King Ghidorah is brilliantly realized. The monster was brought to life with a different actor doing motion capture for each head. Each head has a personality and at times they interact with each other. This brings a delightfully fresh take on the concept (well, unless they stole the idea from the Godzilland cartoon). The three-headed monster’s powers are largely the same as the original, except for a new regeneration ability. Also, the idea of him creating an electrical storm around him wherever he goes is very striking.
The Human Factor
Growing up, a kid down the street who was also into the monster movies described all the human scenes in Godzilla movies as “business.” If the movie had too much business, it wasn’t a good Godzilla movie. The “business” in Godzilla King of the Monsters is perfectly serviceable and doesn’t drag the story down. The human angle is not so much bookends or through lines, it’s the bread for a monstrous sandwich.
There are a lot of characters in the film, so they are spread a little thin. It’s a shame that the returning characters from Godzilla (2014) don’t really get any further development. Everyone does a fine job and the human story connects to the monsters enough to push the story along.
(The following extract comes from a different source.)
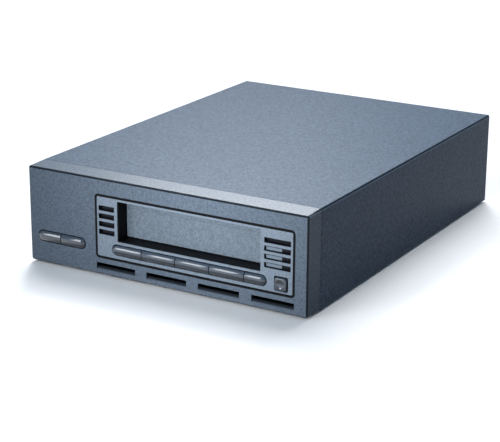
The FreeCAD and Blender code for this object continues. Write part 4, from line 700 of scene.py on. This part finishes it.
fan_low, fan_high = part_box("fan_frame")
panel_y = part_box("rear_panel")[1].y
cover_low, cover_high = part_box("top_cover")
inlet_low, inlet_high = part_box("ac_inlet")

cover_places = (cover_low.x + COVER_SCREW_INSET, (cover_low.x + cover_high.x) / 2,
                cover_high.x - COVER_SCREW_INSET)
for number, x in enumerate(cover_places, 1):
    add_screw(f"cover_screw_{number}", x, cover_high.y, cover_high.z - COVER_SCREW_DROP,
              *COVER_SCREW)
for number, (u, w) in enumerate(((-1, -1), (1, -1), (-1, 1), (1, 1)), 1):
    add_screw(f"fan_screw_{number}", (fan_low.x + fan_high.x) / 2 + u * FAN_SCREW_OUT, panel_y,
              (fan_low.z + fan_high.z) / 2 + w * FAN_SCREW_OUT, *FAN_SCREW)
for number, side in enumerate((-1, 1), 1):
    add_screw(f"inlet_screw_{number}", (inlet_low.x + inlet_high.x) / 2 + side * INLET_SCREW_OUT,
              inlet_high.y, (inlet_low.z + inlet_high.z) / 2, *INLET_SCREW)


# ---------------------------------------------------------------- camera
def add_camera():
    """Camera of the photograph: level axes turned by azimuth, elevation and roll."""
    back = Vector((
        math.sin(CAMERA_AZIMUTH) * math.cos(CAMERA_ELEVATION),
        -math.cos(CAMERA_AZIMUTH) * math.cos(CAMERA_ELEVATION),
        math.sin(CAMERA_ELEVATION),
    ))
    across = (-back).cross(Vector((0, 0, 1))).normalized()
    above = across.cross(-back)
    right = across * math.cos(CAMERA_ROLL) + above * math.sin(CAMERA_ROLL)
    up = right.cross(-back)
    camera = bpy.data.cameras.new("camera")
    camera.sensor_width = CAMERA_SENSOR
    camera.lens = CAMERA_FOCAL * camera.sensor_width
    camera.clip_start = CAMERA_NEAR
    obj = bpy.data.objects.new("camera", camera)
    rotation = Matrix((right, up, back)).transposed().to_4x4()
    obj.matrix_world = Matrix.Translation(CAMERA_PLACE) @ rotation
    place_in_scene(obj)
    bpy.context.scene.camera = obj


# ---------------------------------------------------------------- light, floor and background
def add_lamp(name, kind, place, target, strength, colour=WHITE, mirrored=True, **settings):
    """Lamp aimed at a target; one that isn't mirrored lights surfaces but shows in no gloss."""
    light = bpy.data.lights.new(name, kind)
    light.energy = strength
    light.color = colour
    for key, value in settings.items():
        setattr(light, key, value)
    obj = bpy.data.objects.new(name, light)
    obj.location = place
    obj.rotation_euler = (Vector(target) - Vector(place)).to_track_quat("-Z", "Y").to_euler()
    obj.visible_camera = False
    obj.visible_glossy = mirrored
    place_in_scene(obj)


def add_world():
    """Even, bluish light from all round."""
    bpy.context.scene.view_settings.view_transform = "Standard"
    world = bpy.data.worlds.new("studio")
    bpy.context.scene.world = world
    world.use_nodes = True
    background = world.node_tree.nodes["Background"]
    background.inputs["Color"].default_value = WORLD_COLOUR
    background.inputs["Strength"].default_value = WORLD_LEVEL


def floor_material():
    """White as seen directly or in a mirror, but dark as a source of light."""
    g = Graph("floor")
    shown = g.add("ShaderNodeBsdfDiffuse", Color=FLOOR_SEEN)
    thrown = g.add("ShaderNodeBsdfDiffuse", Color=FLOOR_THROWN)
    path = g.add("ShaderNodeLightPath").outputs
    seen = g.either(path["Is Camera Ray"], path["Is Glossy Ray"])
    seen = g.either(seen, path["Is Transmission Ray"])
    blend = g.add("ShaderNodeMixShader", Fac=seen)
    g.feed(blend.inputs[1], thrown.outputs["BSDF"])
    g.feed(blend.inputs[2], shown.outputs["BSDF"])
    g.feed(g.nodes["Material Output"].inputs["Surface"], blend.outputs["Shader"])
    g.nodes.remove(g.shader)
    return g.material


def add_floor():
    """White floor that keeps the shadow, and throws less light back on the object."""
    bm = bmesh.new()
    bmesh.ops.create_grid(bm, x_segments=FLOOR_CELLS, y_segments=FLOOR_CELLS, size=FLOOR_HALF)
    floor = bpy.data.objects.new("floor", finished_mesh("floor", bm, floor_material()))
    floor.location.z = -FLOOR_DROP
    place_in_scene(floor)


add_camera()
add_world()
add_floor()
add_lamp("sky_light", "SUN", (-0.23, 0.66, 1.0), (0, 0, 0), 3.0, SUNLIGHT, angle=math.radians(42))
add_lamp("fill_light", "SUN", (-0.10, -1.0, 0.85), (0, 0, 0), 0.60, mirrored=False,
         angle=math.radians(30))
add_lamp("front_light", "SPOT", (0.07, -0.95, 0.18), (0.030, -0.146, 0.087), 52.0, mirrored=False,
         spot_size=math.radians(19.5), spot_blend=1.0, shadow_soft_size=0.09)
add_lamp("top_light", "SPOT", (-0.45, 0.55, 0.95), (0.07, -0.13, 0.069), 16.0,
         spot_size=math.radians(30), spot_blend=1.0, shadow_soft_size=0.10)
add_lamp("sheen_card", "AREA", (-1.95, 3.19, 2.26), (0.0, 0.0, 0.07), 48.0, CARD_LIGHT,
         shape="RECTANGLE", size=0.88, size_y=0.72)
add_lamp("key_card", "AREA", (-0.62, -1.23, 0.44), (0.0, -0.14, 0.03), 6.4, CARD_LIGHT,
         shape="RECTANGLE", size=0.5, size_y=0.56)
Ken Watanabe’s Dr. Ishiro Serizawa is perhaps the one character that gets a standout moment. It’s a strange inversion of the sacrifice made by Akihiko Hirata’s Dr. Daisuke Serizawa from the original 1954 film. Initially, the “Reverse Serizawa” seems clever; save Godzilla instead of killing Godzilla. This ultimately feels like a gimmick though, since there really isn’t any reason why Watanabe’s Serizawa had to volunteer. It would make more sense for someone with some experience to do it, like the Ford Brody character from the 2014 film, rather than a Titan expert scientist.
There are some deeper issues about twisting the message from the original film too. The 1954 Serizawa killed himself to keep the secret of his Oxygen Destroyer, the film’s analogue for nuclear weapons. The meaning of the sacrifice changed considerably when Dr. Ishiro Serizawa actually uses a weapon of mass destruction to resuscitate Godzilla.
Even if it’s thematically muddled, Watanabe delivers a very powerful scene.
Easter (Moth) Eggs
There are many nods and homages in the film. It crams in so many scenes or concepts from throughout the entire Godzilla series. The film really is a love letter to Godzilla movies.
There are more obvious references, like the Oxygen Destroyer or “Monster Zero” and then there are blink-and-you-miss-it ones like the twin fairies. Most surprising were callbacks to the Heisei films of the 90s. Ghidorah’s decapitation is straight from Godzilla vs. King Ghidorah (1991). Mothra’s sacrifice to revive Godzilla mimics the resurrection scene at the end of Godzilla vs. MechaGodzilla II (1993).
By far, the coolest is Burning Godzilla. Unfortunately, it’s something that was spoiled by the toys long before the movie released.
The thing that brought the biggest smile was the use of the original themes for Mothra and Godzilla. There are a few screen icons that have a theme that is synonymous with a character and the fact Bear McCreary honored that with the score is just fantastic.
The original music on the soundtrack is worth noting as well. Rodan and Ghidorah get all-new themes. The heavy percussion for Rodan is very different than the usual Akira Ifukube work and the chanting in King Ghidorah’s music really gives a sense of an ancient and god-like being.
A Worthy Heir
While Godzilla King of the Monsters may be an imperfect film, it is a satisfying experience for the Godzilla fan. It’s a film which respects the legacy and provides a heartfelt and spectacular depiction of the monsters.
The only other real criticism is that much of the humor falls flat. So far, the Monsterverse has been one of the few cinematic universes to succeed beyond Marvel, but they really shouldn’t try to copy the Marvel tone when it comes to jokes.
Although, the Japanese will never do a Three Stooges line about King Ghidorah, so that gets a little credit.
Another exciting aspect of this film is that it is heading us towards Godzilla VS Kong. Toho tried a few times to remake their 1962 King Kong vs Godzilla, but they could never get the rights for Kong. Here, Legendary can provide a rematch that many thought would never happen. In some ways the concept seemed like a step back, but after the ending to Godzilla King of the Monsters, the Monsterverse looks like it could head into an all-out monster war.
It’s a wondrous time to be alive for a Godzilla fan.